Sandbox resources have been organized as training modules focused on key topics in health data science. We are constantly adding additional resources and have plans to create additional modules on medical imaging and wearable device data. Feel free to adapt these resources for your own purposes (with credit to the National Health Data Science Sandbox project and other projects they acknowledge in the specific materials).
You can access our training modules through:
- In-person workshops and courses at host universities (check News for announcements)
- Course/workshop repositories on our GitHub page - some tool assembly may be required!
- Independently accessible Sandbox apps on UCloud, the academic HPC at University of Southern Denmark
- Virtual machines deployed on the Course Platform at Computerome, the academic HPC at the Technical University of Denmark (Sandbox rollout still under development!)
Available resources within each training module are listed below, including tutorials and guides and popular tools for analysis and visualization . Email us with any questions, comments or suggestions for new workshops!
Genomics is the study of genomes, the complete set of an organism's DNA. Genomics research now encompasses functional and structural studies, epigenomics, and metagenomics, and genomic medicine is under active implementation and extension in the health sector.
Use the Genomics Sandbox App on UCloud to explore the resources below:¶
- Introduction to Next Generation Sequencing data (last update: June 2023)
- Introduction to Population Genomics (implementation of a course by Prof. Kasper Munch of Aarhus University) (last update: March 2023)
- Introduction to GWAS (last update: March 2023)
- Interactive Genomic Browser (a popular visualization tools for genomics analysis)
Transcriptomics is the study of transcriptomes, which investigates RNA transcripts within a cell or tissue to determine what genes are being expressed and in what proportion. These RNA transcripts include mRNAs, tRNA, rRNA and other non-coding RNA presents in a cell.
Use the Transcriptomics Sandbox App on UCloud to explore these resources:¶
- Bulk RNAseq (last update: June 2023)
- Single-Cell RNAseq (last update: May 2023)
- Cirrocumulus (a popular tool for visualizing different types of RNA-seq data and downstream analysis)
- RNAseq in RStudio (RStudio session with pre-installed RNAseq analysis packages for exploring with your own uploaded data)
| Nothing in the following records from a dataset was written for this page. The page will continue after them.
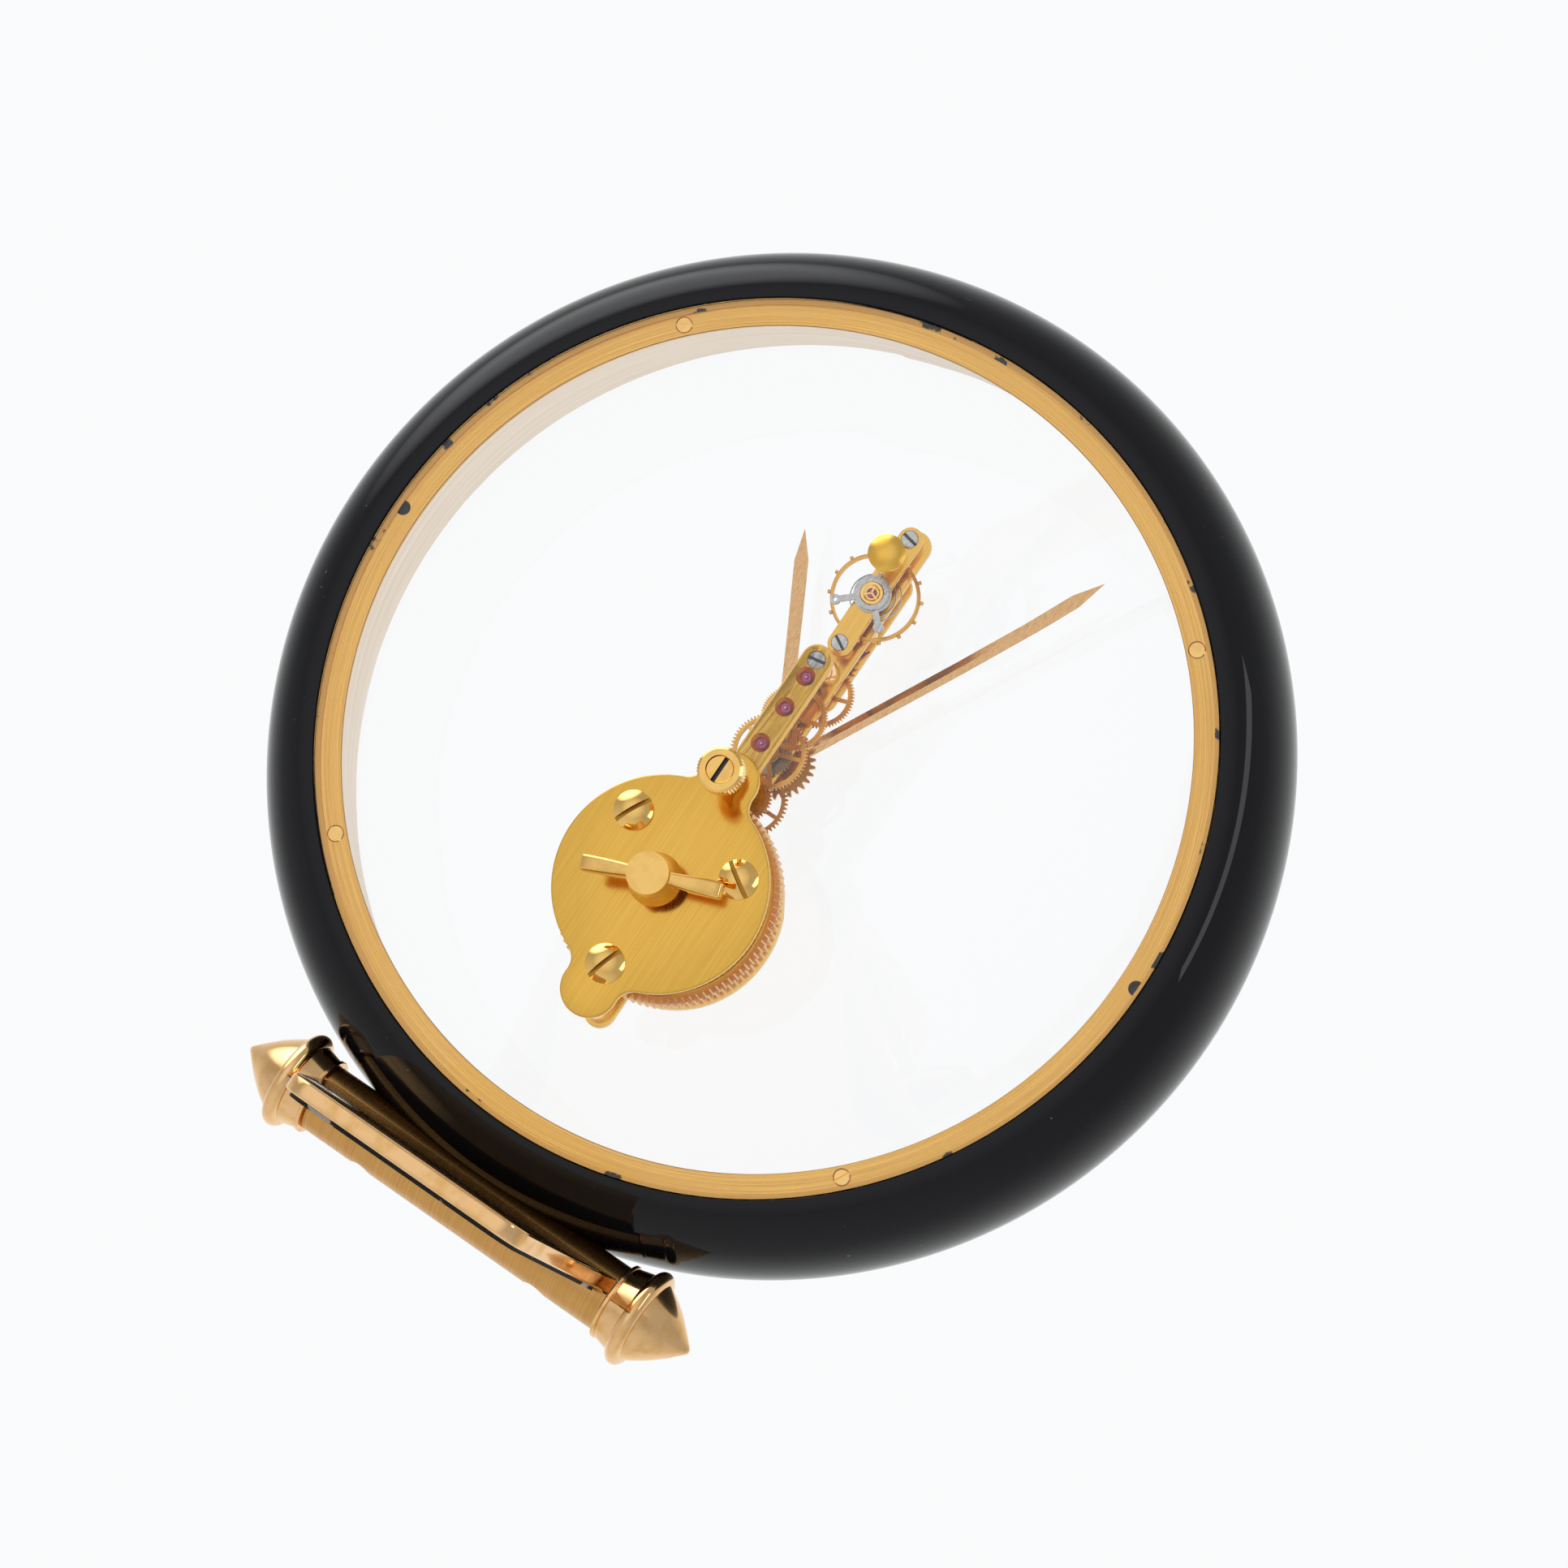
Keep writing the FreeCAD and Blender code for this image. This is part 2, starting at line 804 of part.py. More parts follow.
def saddle():
    # a cone that follows the ring's rear half above the rod
    places = [(radius + saddle_gap, y) for radius, y in ring_curve()]
    low_y = rod_axis_y - rod_radius - overrun
    start = (places[0][0], low_y)
    return turned([(0, low_y), start] + places + [(0, places[-1][1])], sides=ring_sides())


def make_base_rod():
    rod = along_x(
        cylinder(rod_radius, rod_half_length, -rod_half_length), 0, rod_axis_y, rod_axis_z)
    rod = rod.cut(saddle())
    pocket = Part.makeBox(
        2 * rod_half_length + 2 * overrun, rod_radius * 2, foot_thickness + 2 * fit_gap,
        Vector(-rod_half_length - overrun, foot_front_y() - fit_gap, foot_low_z - fit_gap))
    rod = rod.cut(pocket)
    low_z = rod_axis_z - rod_radius - overrun
    for side in (-1, 1):
        end = side * (rod_half_length + overrun)
        inner = side * (rod_half_length - stub_length - fit_gap)
        socket = bore(stub_radius + fit_gap, max(end, inner), min(end, inner))
        rod = rod.cut(along_x(socket, 0, rod_axis_y, rod_axis_z))
        x = side * base_screw_spread
        rod = rod.cut(base_screw_hole(x))
        head = bore(base_screw_head_radius + fit_gap, base_screw_seat_z() - low_z, 0.0)
        rod = rod.cut(upright(head, x, rod_axis_y, low_z))
    return rod


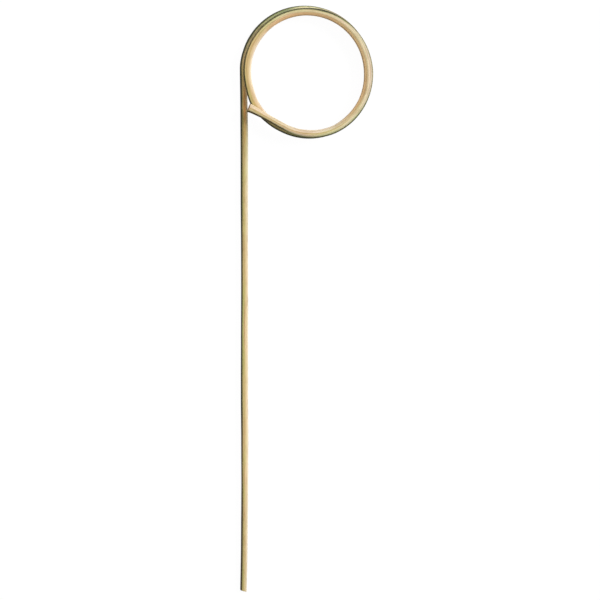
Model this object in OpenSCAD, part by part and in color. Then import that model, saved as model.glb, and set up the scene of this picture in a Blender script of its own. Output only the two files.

Proteomics is the study of proteins that are produced by an organism. Proteomics allows us to analyse protein compositon and structure, which have great importance in determining their function.
Use the Proteomics Sandbox App on UCloud to explore pre-installed tools for proteomics analysis and other resources:¶
- Proteomics Sandbox Documentation (last update: May 2023)
- Introduction to Clinical Proteomics (course under development)
We also offer a tutorial on UCloud's ColabFold app, a tool that allows predictions with AlphaFold2 or RoseTTAFold.
- ColabFold Intro (last update: October 2022)
Electronic Health Records¶
Electronic health records (EHRs) are digital records kept in the public health sector that record the medical histories of individuals, and access is normally highly restricted to preserve patient privacy. This data is sometimes also shared (partly or in full) in secondary patient registries that support research of a specific disease or condition (such as breast cancer or cystic fibrosis). These datasets are extraordinarily valuable in the development of predictive models used in precision medicine.
The chronic lymphocytic leukemia synthetic dataset listed below is generated solely from public data and is of low utility, so we don't recommend its use beyond the course it was designed for (with much explanation for the students on its construction and caveats). Please see Synthetic Data for more information.
- Chronic Lymphocytic Leukemia synthetic dataset created for use in "Fra realworld data til personlig medicin", a course from University of Copenhagen's MS in Personlig Medicin (last update: January 2023)
- Intro to EHR analysis (workshop under development)
Data Carpentry and management¶
Computing skills are an important foundation for health data science (and using the above training modules), but formal training is often lacking as biomedical researchers navigate increasingly difficult computational tasks in their projects. These skills range from programming to use of high performance computers (hpc) to proper research data management.
- HPC Startup Guide (instructions for accessing and navigating compute resources at Computerome and UCloud)
- HeaDS DataLab workshop materials (workshops for programming and good practices developed by the Center for Health Data Science at University of Copenhagen, which are sometimes co-taught by Sandbox staff! Includes R, python, bash, and git!)
- Intro to HPC (workshop under development)
- Research data management for NGS data (workshop under development)